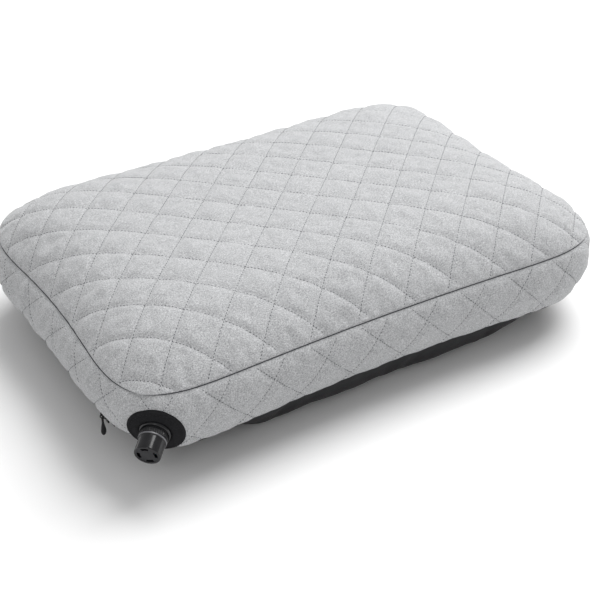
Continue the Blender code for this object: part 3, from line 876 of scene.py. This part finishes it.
def slot_knife(middle, width=2.0 * MM, radius=5.7 * MM, length=4.9 * MM):
    """A curved bar that cuts one slot."""
    half = length / 2 / radius
    outline = []
    for edge, first, last in ((radius + width / 2, -half, half), (radius - width / 2, half, -half)):
        for turned in np.linspace(first, last, 9):
            outline.append((edge * math.cos(middle + turned), edge * math.sin(middle + turned)))
    verts = []
    count = len(outline)
    for height in (CAP_END - 3 * MM, CAP_END + 1 * MM):
        verts += [SEAT @ Vector((x, y, height)) for x, y in outline]
    faces = [tuple(reversed(range(count))), tuple(range(count, 2 * count))]
    faces += [(i, (i + 1) % count, count + (i + 1) % count, count + i) for i in range(count)]
    return mesh_piece("slot_knife", verts, faces, smooth=False)


for k in range(SLOTS):
    knife = slot_knife(math.pi - (SLOT_TURN + k * 2 * math.pi / SLOTS))
    cut = cap.modifiers.new("slot", "BOOLEAN")
    cut.object, cut.solver, cut.operation = knife, "EXACT", "DIFFERENCE"
    bake(cap)
    bpy.data.objects.remove(knife)
cap.data.set_sharp_from_angle(angle=math.radians(38))
print("cap:", len(cap.data.polygons), "faces")

# %% [markdown]
# ## The zipper
# A coil zipper closes the short side next to the valve. Its teeth are turns of a coil sewn to two
# woven tapes, so each tooth is a small bent bar, repeated along the opening. The slider rides on
# the teeth, and a drop-shaped pull hangs from its bridge.

# %% Measure the zipper
tape_low, tape_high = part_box("zipper_tape_lower"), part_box("zipper_tape_upper")
ZIP_X = tape_low[0].x
ZIP_Z = (tape_low[1].z + tape_high[0].z) / 2
ZIP_HALF = tape_low[1].y
pull_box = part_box("zipper_pull")
swing = next(j for j in frame["record"]["behaviour"]["joints"] if j["name"] == "pull_swing")
PIVOT = Vector(swing["pos_m"])
print("zipper", round(2 * ZIP_HALF / MM), "mm long at x", round(ZIP_X / MM, 1), "mm")

# %% Weave the tapes
def tape(name, low, high):
    """A tape with a ribbed edge cord, drawn as one section along the zipper."""
    inner, outer = (low.z, high.z) if low.z > ZIP_Z else (high.z, low.z)
    section = []
    for share in np.linspace(0, 1, 9):
        bulge = 0.12 * MM * math.sin(share * math.pi * 5) ** 2
        section.append((ZIP_X - bulge, inner + (outer - inner) * share))
    section += [(ZIP_X + 0.8 * MM, outer), (ZIP_X + 0.8 * MM, inner)]
    verts, faces = [], []
    steps = 120
    for i in range(steps + 1):
        y = -ZIP_HALF + 2 * ZIP_HALF * i / steps
        verts += [Vector((x, y, z)) for x, z in section]
    n = len(section)
    for i in range(steps):
        for k in range(n):
            m = (k + 1) % n
            faces.append((i * n + k, i * n + m, (i + 1) * n + m, (i + 1) * n + k))
    faces += [tuple(reversed(range(n))), tuple(steps * n + k for k in range(n))]
    piece = mesh_piece(name, verts, faces, smooth=False)
    tidy_normals(piece)
    return piece


lower_tape = tape("lower_zipper_tape", *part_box("zipper_tape_lower"))
upper_tape = tape("upper_zipper_tape", *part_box("zipper_tape_upper"))
print("tapes:", len(lower_tape.data.polygons), "faces each")

# %% Coil the teeth
def coil(name, box, toward):
    """Turns of a coil: each tooth is a bar from the tape to the middle and back."""
    verts, faces, sides = [], [], 6
    pitch, wire = 1.25 * MM, 0.26 * MM
    far, near = (box[1].z, box[0].z) if toward < 0 else (box[0].z, box[1].z)
    front = box[0].x
    count = int((box[1].y - box[0].y) / pitch)
    route = [(front + 1.0 * MM, far), (front + 0.35 * MM, far), (front + 0.25 * MM, (far + near) / 2),
             (front + 0.3 * MM, near), (front + 0.9 * MM, near)]
    for i in range(count):
        y = box[0].y + (i + 0.5) * pitch
        first = len(verts)
        for x, z in route:
            for k in range(sides):
                angle = 2 * math.pi * k / sides
                if (x, z) in (route[0], route[-1]):
                    verts.append(Vector((x, y + wire * math.cos(angle), z + wire * math.sin(angle))))
                else:
                    verts.append(Vector((x + wire * math.sin(angle), y + wire * math.cos(angle), z)))
        for ring in range(len(route) - 1):
            for k in range(sides):
                a, b = first + ring * sides + k, first + ring * sides + (k + 1) % sides
                faces.append((a, b, b + sides, a + sides))
    return mesh_piece(name, verts, faces)


lower_coil = coil("lower_zipper_coil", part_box("zipper_coil_lower"), 1)
upper_coil = coil("upper_zipper_coil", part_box("zipper_coil_upper"), -1)
print("coils:", len(lower_coil.data.vertices), "points a side")


# %% [markdown]
# The slider and its wire bridge keep their working shape and only get rounded edges. The pull is a
# drop drawn as rings of growing and shrinking width, with a ring as its eye.

# %% Cast the slider and shape the pull
def softened(name, node, width, segments=3):
    """A copy of a plain working piece with its edges rounded over."""
    source = frame["nodes"][node]
    piece = bpy.data.objects.new(name, source.data.copy())
    scene.collection.objects.link(piece)
    piece.data.materials.clear()
    bm = bmesh.new()
    bm.from_mesh(piece.data)
    bmesh.ops.remove_doubles(bm, verts=bm.verts, dist=0.01 * MM)
    bmesh.ops.dissolve_limit(bm, angle_limit=math.radians(2), verts=bm.verts, edges=bm.edges)
    bm.to_mesh(piece.data)
    bm.free()
    bevel = piece.modifiers.new("softened", "BEVEL")
    bevel.width, bevel.segments, bevel.limit_method = width, segments, "ANGLE"
    bake(piece)
    piece.data.set_sharp_from_angle(angle=math.radians(45))
    return piece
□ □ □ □
Copy out all of the lines above exactly.

_Solution to this problem_:
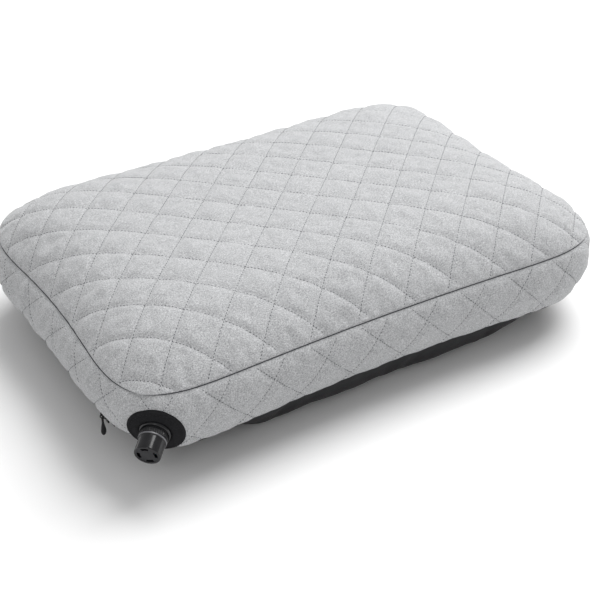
Continue the Blender code for this object: part 3, from line 876 of scene.py. This part finishes it.
def slot_knife(middle, width=2.0 * MM, radius=5.7 * MM, length=4.9 * MM):
    """A curved bar that cuts one slot."""
    half = length / 2 / radius
    outline = []
    for edge, first, last in ((radius + width / 2, -half, half), (radius - width / 2, half, -half)):
        for turned in np.linspace(first, last, 9):
            outline.append((edge * math.cos(middle + turned), edge * math.sin(middle + turned)))
    verts = []
    count = len(outline)
    for height in (CAP_END - 3 * MM, CAP_END + 1 * MM):
        verts += [SEAT @ Vector((x, y, height)) for x, y in outline]
    faces = [tuple(reversed(range(count))), tuple(range(count, 2 * count))]
    faces += [(i, (i + 1) % count, count + (i + 1) % count, count + i) for i in range(count)]
    return mesh_piece("slot_knife", verts, faces, smooth=False)


for k in range(SLOTS):
    knife = slot_knife(math.pi - (SLOT_TURN + k * 2 * math.pi / SLOTS))
    cut = cap.modifiers.new("slot", "BOOLEAN")
    cut.object, cut.solver, cut.operation = knife, "EXACT", "DIFFERENCE"
    bake(cap)
    bpy.data.objects.remove(knife)
cap.data.set_sharp_from_angle(angle=math.radians(38))
print("cap:", len(cap.data.polygons), "faces")

# %% [markdown]
# ## The zipper
# A coil zipper closes the short side next to the valve. Its teeth are turns of a coil sewn to two
# woven tapes, so each tooth is a small bent bar, repeated along the opening. The slider rides on
# the teeth, and a drop-shaped pull hangs from its bridge.

# %% Measure the zipper
tape_low, tape_high = part_box("zipper_tape_lower"), part_box("zipper_tape_upper")
ZIP_X = tape_low[0].x
ZIP_Z = (tape_low[1].z + tape_high[0].z) / 2
ZIP_HALF = tape_low[1].y
pull_box = part_box("zipper_pull")
swing = next(j for j in frame["record"]["behaviour"]["joints"] if j["name"] == "pull_swing")
PIVOT = Vector(swing["pos_m"])
print("zipper", round(2 * ZIP_HALF / MM), "mm long at x", round(ZIP_X / MM, 1), "mm")

# %% Weave the tapes
def tape(name, low, high):
    """A tape with a ribbed edge cord, drawn as one section along the zipper."""
    inner, outer = (low.z, high.z) if low.z > ZIP_Z else (high.z, low.z)
    section = []
    for share in np.linspace(0, 1, 9):
        bulge = 0.12 * MM * math.sin(share * math.pi * 5) ** 2
        section.append((ZIP_X - bulge, inner + (outer - inner) * share))
    section += [(ZIP_X + 0.8 * MM, outer), (ZIP_X + 0.8 * MM, inner)]
    verts, faces = [], []
    steps = 120
    for i in range(steps + 1):
        y = -ZIP_HALF + 2 * ZIP_HALF * i / steps
        verts += [Vector((x, y, z)) for x, z in section]
    n = len(section)
    for i in range(steps):
        for k in range(n):
            m = (k + 1) % n
            faces.append((i * n + k, i * n + m, (i + 1) * n + m, (i + 1) * n + k))
    faces += [tuple(reversed(range(n))), tuple(steps * n + k for k in range(n))]
    piece = mesh_piece(name, verts, faces, smooth=False)
    tidy_normals(piece)
    return piece


lower_tape = tape("lower_zipper_tape", *part_box("zipper_tape_lower"))
upper_tape = tape("upper_zipper_tape", *part_box("zipper_tape_upper"))
print("tapes:", len(lower_tape.data.polygons), "faces each")

# %% Coil the teeth
def coil(name, box, toward):
    """Turns of a coil: each tooth is a bar from the tape to the middle and back."""
    verts, faces, sides = [], [], 6
    pitch, wire = 1.25 * MM, 0.26 * MM
    far, near = (box[1].z, box[0].z) if toward < 0 else (box[0].z, box[1].z)
    front = box[0].x
    count = int((box[1].y - box[0].y) / pitch)
    route = [(front + 1.0 * MM, far), (front + 0.35 * MM, far), (front + 0.25 * MM, (far + near) / 2),
             (front + 0.3 * MM, near), (front + 0.9 * MM, near)]
    for i in range(count):
        y = box[0].y + (i + 0.5) * pitch
        first = len(verts)
        for x, z in route:
            for k in range(sides):
                angle = 2 * math.pi * k / sides
                if (x, z) in (route[0], route[-1]):
                    verts.append(Vector((x, y + wire * math.cos(angle), z + wire * math.sin(angle))))
                else:
                    verts.append(Vector((x + wire * math.sin(angle), y + wire * math.cos(angle), z)))
        for ring in range(len(route) - 1):
            for k in range(sides):
                a, b = first + ring * sides + k, first + ring * sides + (k + 1) % sides
                faces.append((a, b, b + sides, a + sides))
    return mesh_piece(name, verts, faces)


lower_coil = coil("lower_zipper_coil", part_box("zipper_coil_lower"), 1)
upper_coil = coil("upper_zipper_coil", part_box("zipper_coil_upper"), -1)
print("coils:", len(lower_coil.data.vertices), "points a side")


# %% [markdown]
# The slider and its wire bridge keep their working shape and only get rounded edges. The pull is a
# drop drawn as rings of growing and shrinking width, with a ring as its eye.

# %% Cast the slider and shape the pull
def softened(name, node, width, segments=3):
    """A copy of a plain working piece with its edges rounded over."""
    source = frame["nodes"][node]
    piece = bpy.data.objects.new(name, source.data.copy())
    scene.collection.objects.link(piece)
    piece.data.materials.clear()
    bm = bmesh.new()
    bm.from_mesh(piece.data)
    bmesh.ops.remove_doubles(bm, verts=bm.verts, dist=0.01 * MM)
    bmesh.ops.dissolve_limit(bm, angle_limit=math.radians(2), verts=bm.verts, edges=bm.edges)
    bm.to_mesh(piece.data)
    bm.free()
    bevel = piece.modifiers.new("softened", "BEVEL")
    bevel.width, bevel.segments, bevel.limit_method = width, segments, "ANGLE"
    bake(piece)
    piece.data.set_sharp_from_angle(angle=math.radians(45))
    return piece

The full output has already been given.